While acknowledging that bus crime is a major concern, MTA Executive Director Joe Drew said he believes some riders have filed frivolous claims against drivers because of the agency’s deep pockets. For him, the way police handle the cases is more of an issue than operators with short fuses.

“I will be absolutely determined, if we are covering up misbehavior whether by the operators or police, to stop it,” Drew said.

In recent years, the agency has forked out $215,000 to settle claims from three unspecified cases involving operator brutality. It faces tens of thousands of dollars more in legal defense bills and upcoming lawsuits.

Driver Eddie Reece said he certainly didn’t get any break from the MTA after a supervisor discovered he had brought a loaded semiautomatic handgun and extra ammunition on board his bus last year. He said the weapon was there accidentally and, like others, hopes to reverse his termination through the agency appeals system.
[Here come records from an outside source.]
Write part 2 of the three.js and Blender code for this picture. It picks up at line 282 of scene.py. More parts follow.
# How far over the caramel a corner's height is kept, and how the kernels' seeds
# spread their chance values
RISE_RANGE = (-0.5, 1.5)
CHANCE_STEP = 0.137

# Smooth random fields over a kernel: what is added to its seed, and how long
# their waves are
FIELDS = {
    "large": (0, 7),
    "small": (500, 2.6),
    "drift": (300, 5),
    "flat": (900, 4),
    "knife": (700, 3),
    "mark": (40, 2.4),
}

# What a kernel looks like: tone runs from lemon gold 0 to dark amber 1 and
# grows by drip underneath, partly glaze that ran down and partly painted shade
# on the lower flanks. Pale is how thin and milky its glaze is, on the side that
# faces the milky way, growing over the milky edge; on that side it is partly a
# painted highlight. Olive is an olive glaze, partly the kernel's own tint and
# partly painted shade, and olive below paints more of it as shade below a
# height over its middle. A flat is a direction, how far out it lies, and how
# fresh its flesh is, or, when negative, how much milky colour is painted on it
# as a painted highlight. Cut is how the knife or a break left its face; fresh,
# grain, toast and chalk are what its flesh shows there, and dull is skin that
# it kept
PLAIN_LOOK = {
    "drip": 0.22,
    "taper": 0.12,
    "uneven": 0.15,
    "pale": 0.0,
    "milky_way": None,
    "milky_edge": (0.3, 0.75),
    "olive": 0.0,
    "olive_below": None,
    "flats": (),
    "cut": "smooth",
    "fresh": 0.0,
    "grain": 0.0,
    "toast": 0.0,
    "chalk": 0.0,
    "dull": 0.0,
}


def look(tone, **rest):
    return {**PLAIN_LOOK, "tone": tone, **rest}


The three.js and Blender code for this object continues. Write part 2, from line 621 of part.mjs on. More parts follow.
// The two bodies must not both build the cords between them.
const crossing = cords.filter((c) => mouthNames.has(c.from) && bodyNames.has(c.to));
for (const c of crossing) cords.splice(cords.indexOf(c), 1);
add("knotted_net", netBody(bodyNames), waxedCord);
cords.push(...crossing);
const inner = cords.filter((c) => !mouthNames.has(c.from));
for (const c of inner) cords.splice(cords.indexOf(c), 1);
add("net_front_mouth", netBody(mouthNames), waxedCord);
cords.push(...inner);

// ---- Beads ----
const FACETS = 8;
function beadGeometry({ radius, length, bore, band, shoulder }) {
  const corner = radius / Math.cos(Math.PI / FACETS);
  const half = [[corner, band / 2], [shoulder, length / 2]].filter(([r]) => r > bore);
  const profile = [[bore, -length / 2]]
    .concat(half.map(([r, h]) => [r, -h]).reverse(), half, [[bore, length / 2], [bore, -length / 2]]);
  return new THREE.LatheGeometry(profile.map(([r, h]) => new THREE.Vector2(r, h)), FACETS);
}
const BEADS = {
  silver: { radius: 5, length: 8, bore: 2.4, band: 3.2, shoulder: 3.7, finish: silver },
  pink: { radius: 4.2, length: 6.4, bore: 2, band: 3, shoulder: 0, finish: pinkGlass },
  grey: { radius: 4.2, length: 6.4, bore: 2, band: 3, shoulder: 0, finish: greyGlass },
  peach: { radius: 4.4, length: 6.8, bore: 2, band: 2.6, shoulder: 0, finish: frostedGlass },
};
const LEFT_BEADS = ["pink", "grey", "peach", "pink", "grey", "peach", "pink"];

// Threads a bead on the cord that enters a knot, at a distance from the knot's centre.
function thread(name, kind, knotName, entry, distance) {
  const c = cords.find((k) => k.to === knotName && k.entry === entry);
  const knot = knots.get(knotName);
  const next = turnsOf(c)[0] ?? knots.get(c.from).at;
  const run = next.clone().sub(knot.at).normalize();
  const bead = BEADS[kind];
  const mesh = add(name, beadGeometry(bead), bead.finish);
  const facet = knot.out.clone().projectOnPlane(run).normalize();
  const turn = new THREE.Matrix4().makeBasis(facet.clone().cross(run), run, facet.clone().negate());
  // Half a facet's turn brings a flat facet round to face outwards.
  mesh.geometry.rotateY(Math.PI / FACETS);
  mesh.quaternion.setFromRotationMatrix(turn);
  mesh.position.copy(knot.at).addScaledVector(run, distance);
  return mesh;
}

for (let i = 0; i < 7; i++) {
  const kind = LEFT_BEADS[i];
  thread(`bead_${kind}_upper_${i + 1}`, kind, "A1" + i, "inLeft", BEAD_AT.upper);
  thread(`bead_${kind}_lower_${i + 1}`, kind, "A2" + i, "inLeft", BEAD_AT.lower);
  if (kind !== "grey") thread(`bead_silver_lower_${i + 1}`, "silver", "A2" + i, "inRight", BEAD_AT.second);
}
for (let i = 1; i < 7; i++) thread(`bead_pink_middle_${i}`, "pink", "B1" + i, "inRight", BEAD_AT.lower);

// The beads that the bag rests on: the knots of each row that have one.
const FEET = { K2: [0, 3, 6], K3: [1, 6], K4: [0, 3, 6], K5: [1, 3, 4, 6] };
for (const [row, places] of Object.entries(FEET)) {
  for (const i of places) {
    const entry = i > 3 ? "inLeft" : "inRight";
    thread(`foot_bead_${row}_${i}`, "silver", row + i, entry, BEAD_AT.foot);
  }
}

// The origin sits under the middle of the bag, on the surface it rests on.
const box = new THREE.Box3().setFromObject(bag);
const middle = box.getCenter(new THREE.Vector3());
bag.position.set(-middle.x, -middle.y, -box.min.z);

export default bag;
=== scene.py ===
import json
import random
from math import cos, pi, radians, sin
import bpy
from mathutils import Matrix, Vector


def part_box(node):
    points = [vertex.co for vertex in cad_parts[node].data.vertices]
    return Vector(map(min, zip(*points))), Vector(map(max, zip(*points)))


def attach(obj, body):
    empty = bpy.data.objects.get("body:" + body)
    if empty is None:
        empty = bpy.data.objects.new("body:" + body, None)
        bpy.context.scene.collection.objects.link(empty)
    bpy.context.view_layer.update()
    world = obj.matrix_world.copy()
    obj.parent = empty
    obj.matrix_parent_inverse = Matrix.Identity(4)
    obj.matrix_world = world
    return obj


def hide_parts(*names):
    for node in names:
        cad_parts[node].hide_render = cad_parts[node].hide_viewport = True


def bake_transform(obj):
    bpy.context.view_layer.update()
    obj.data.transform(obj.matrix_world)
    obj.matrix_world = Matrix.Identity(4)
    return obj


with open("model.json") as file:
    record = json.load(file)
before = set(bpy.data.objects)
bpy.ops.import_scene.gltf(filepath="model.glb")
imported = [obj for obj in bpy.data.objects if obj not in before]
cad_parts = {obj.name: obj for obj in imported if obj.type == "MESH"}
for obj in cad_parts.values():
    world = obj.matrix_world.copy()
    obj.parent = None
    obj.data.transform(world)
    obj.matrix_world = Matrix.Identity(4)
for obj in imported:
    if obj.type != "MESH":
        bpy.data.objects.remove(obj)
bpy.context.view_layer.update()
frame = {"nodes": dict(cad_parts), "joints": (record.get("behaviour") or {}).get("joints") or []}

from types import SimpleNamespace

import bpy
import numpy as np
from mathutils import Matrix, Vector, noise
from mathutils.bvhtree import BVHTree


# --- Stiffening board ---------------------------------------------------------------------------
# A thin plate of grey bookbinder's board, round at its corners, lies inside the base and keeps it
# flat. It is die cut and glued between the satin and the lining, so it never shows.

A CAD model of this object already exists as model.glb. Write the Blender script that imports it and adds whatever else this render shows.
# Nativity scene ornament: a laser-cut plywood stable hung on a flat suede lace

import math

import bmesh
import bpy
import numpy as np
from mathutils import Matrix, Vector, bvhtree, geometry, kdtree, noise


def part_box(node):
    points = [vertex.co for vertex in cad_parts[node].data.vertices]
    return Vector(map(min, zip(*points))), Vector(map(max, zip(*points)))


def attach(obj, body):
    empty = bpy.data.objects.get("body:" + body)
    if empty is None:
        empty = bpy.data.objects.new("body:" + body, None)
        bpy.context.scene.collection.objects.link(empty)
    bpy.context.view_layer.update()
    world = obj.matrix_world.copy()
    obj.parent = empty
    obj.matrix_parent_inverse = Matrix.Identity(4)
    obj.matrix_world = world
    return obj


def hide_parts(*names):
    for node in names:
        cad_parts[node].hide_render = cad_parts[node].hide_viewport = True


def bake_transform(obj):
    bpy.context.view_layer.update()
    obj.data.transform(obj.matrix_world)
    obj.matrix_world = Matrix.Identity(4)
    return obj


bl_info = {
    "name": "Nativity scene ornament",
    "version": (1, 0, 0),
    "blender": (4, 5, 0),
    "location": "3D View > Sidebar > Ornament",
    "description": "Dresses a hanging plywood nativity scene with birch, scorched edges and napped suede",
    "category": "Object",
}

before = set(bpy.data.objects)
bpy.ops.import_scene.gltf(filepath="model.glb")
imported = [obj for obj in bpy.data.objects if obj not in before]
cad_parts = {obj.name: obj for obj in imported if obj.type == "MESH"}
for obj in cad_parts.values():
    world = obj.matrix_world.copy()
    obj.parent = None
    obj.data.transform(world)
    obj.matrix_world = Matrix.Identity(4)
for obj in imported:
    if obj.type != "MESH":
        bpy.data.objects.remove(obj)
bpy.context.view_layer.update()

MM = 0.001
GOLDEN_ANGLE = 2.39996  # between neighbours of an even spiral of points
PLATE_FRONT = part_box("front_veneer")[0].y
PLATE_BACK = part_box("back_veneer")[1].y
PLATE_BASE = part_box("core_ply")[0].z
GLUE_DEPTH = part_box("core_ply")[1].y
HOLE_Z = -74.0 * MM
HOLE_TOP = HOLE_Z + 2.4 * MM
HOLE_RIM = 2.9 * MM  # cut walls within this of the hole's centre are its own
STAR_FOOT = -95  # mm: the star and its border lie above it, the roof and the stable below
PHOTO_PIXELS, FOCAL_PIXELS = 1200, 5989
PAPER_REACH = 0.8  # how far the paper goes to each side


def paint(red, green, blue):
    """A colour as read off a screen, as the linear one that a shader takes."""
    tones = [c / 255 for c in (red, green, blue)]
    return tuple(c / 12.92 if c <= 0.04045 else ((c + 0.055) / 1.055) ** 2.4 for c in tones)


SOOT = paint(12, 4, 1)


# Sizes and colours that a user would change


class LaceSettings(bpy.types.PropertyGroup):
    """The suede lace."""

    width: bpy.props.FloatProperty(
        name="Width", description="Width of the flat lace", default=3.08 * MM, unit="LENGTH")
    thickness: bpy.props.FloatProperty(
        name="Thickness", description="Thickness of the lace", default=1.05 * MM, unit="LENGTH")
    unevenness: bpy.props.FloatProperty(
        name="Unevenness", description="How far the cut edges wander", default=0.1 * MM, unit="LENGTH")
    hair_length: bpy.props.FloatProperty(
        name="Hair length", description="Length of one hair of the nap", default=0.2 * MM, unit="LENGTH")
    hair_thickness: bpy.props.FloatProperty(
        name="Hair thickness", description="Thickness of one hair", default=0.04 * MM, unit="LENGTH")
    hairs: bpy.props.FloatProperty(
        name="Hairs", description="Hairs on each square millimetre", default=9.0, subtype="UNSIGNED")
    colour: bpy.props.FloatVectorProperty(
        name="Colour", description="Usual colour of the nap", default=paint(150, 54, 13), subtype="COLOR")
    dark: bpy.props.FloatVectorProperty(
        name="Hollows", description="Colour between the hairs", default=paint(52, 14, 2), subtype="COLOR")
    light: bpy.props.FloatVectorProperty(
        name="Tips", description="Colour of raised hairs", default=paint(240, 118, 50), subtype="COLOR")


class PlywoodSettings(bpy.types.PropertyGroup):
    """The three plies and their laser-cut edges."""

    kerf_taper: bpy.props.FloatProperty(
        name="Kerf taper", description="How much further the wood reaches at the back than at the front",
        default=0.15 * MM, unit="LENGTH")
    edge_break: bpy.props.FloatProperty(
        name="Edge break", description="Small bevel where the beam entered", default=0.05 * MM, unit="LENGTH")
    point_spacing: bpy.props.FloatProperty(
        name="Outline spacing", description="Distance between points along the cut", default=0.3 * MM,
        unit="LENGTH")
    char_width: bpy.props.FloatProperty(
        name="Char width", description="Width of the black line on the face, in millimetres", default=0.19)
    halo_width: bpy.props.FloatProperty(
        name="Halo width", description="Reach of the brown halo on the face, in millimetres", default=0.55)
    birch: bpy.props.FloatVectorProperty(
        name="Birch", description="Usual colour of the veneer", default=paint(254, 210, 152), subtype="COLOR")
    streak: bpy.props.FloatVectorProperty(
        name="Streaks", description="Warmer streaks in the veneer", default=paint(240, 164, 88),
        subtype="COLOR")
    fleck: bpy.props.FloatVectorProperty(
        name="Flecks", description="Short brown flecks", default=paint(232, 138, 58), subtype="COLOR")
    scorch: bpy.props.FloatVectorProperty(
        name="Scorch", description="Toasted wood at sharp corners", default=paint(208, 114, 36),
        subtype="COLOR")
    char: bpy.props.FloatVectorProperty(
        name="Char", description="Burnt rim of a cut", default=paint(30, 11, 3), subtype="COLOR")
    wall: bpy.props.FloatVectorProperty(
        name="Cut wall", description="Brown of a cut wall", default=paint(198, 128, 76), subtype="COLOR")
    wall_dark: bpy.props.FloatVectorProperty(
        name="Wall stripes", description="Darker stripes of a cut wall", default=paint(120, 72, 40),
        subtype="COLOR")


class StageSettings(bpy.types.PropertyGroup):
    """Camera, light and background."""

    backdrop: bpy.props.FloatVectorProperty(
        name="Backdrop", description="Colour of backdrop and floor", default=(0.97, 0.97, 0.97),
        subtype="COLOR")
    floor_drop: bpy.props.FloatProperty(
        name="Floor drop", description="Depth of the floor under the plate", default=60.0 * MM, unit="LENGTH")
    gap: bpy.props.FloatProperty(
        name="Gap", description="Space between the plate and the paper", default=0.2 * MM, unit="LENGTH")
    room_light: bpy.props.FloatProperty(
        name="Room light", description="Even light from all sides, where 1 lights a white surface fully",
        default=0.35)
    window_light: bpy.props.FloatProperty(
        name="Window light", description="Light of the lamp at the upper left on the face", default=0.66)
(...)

“The same thing happened to someone else, and they gave him a 20-day suspension,” Reece said.

Roughly three years ago, the agency stopped giving prospective drivers psychological tests because testing wasn’t giving them insight into an applicant’s mental state, MTA officials say.

According to Sabador’s attorney, Phil Kaufman, the agency should be better at dealing with violent drivers and screening prospective ones.

“(Drivers) take a lot of guff, people hassle them and then they overreact,” Kaufman said. “It raises questions.”